You will notice in the above example that we used the *split()* string member function. This is a very useful function for grabbing individual words on a line. When called without any arguments it assumes that the [delimiter](http://en.wikipedia.org/wiki/Delimiter) is a blank space. However, you can use this to split a string with any delimiter, *e.g.*, *line.split(';')*, *line.split(':')*.

## <span style="color:blue">Exercise 1: Read a two-column data file</span>
The file *data/xy.dat* contains two columns of numbers, corresponding to *x* and *y* coordinates on a curve. The start of the file looks like this:

-1.0000   -0.0000</br>
-0.9933   -0.0087</br>
-0.9867   -0.0179</br>
-0.9800   -0.0274</br>
-0.9733   -0.0374</br>

Make a program that reads the first column into a list *x* and the second column into a list *y*. Then convert the lists to arrays, and plot the curve. Print out the maximum and minimum y coordinates. (Hint: Read the file line by line, split each line into words, convert to float, and append to *x* and *y*.)
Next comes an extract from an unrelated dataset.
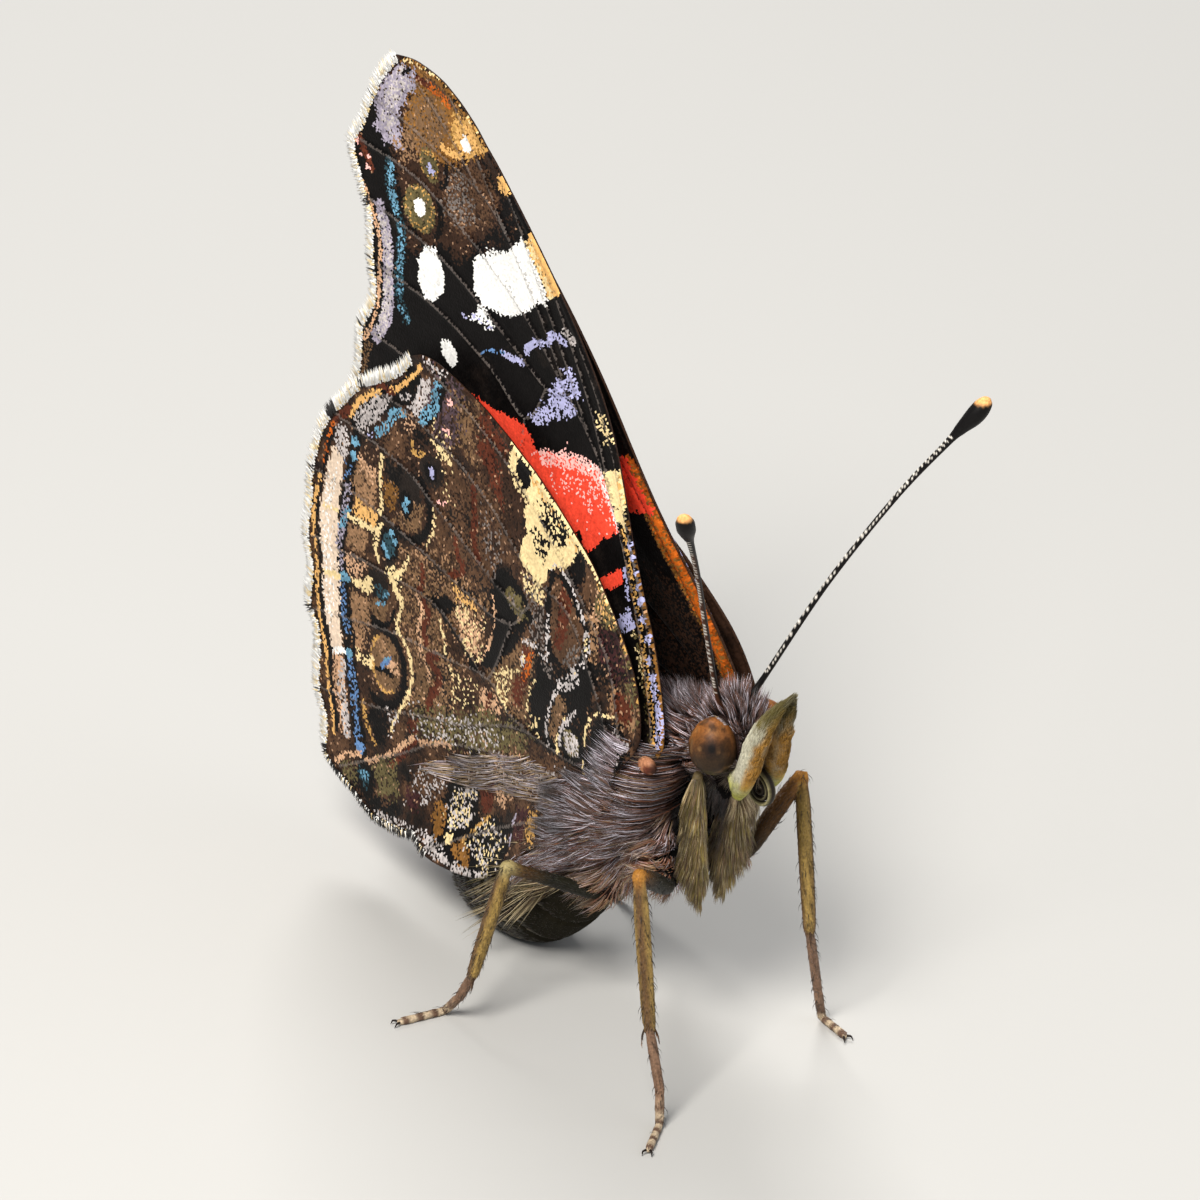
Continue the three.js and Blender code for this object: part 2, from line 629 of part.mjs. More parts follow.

**Don't forget to commit your program to your git repository**

## <span style="color:blue">Exercise 2: Read a data file</span>
The files data/density_water.dat and data/density_air.dat contain data about the density of water and air (respectively) for different temperatures. The data files have some comment lines starting with # and some lines are blank. The rest of the lines contain density data: the temperature in the first column and the corresponding density in the second column. The goal of this exercise is to read the data in such a file and plot the density versus the temperature as distinct (small) circles for each data point (you might need to refer back to the documentation for the [plot](http://matplotlib.org/api/pyplot_api.html#matplotlib.pyplot.plot) function). Let the program take the name of the data file via raw_input. Apply the program to both files.

## <span style="color:blue">Exercise 3: Read acceleration data and find velocities</span>
A file data/acc.dat contains measurements $a_0, a_1, \ldots, a_{n-1}$ of the acceleration of an object moving along a straight line. The measurement $a_k$ is taken at time point $t_k = k\Delta t$, where $\Delta t$ is the time spacing between the measurements. The purpose of the exercise is to load the acceleration data into a program and compute the velocity $v(t)$ of the object at some time $t$.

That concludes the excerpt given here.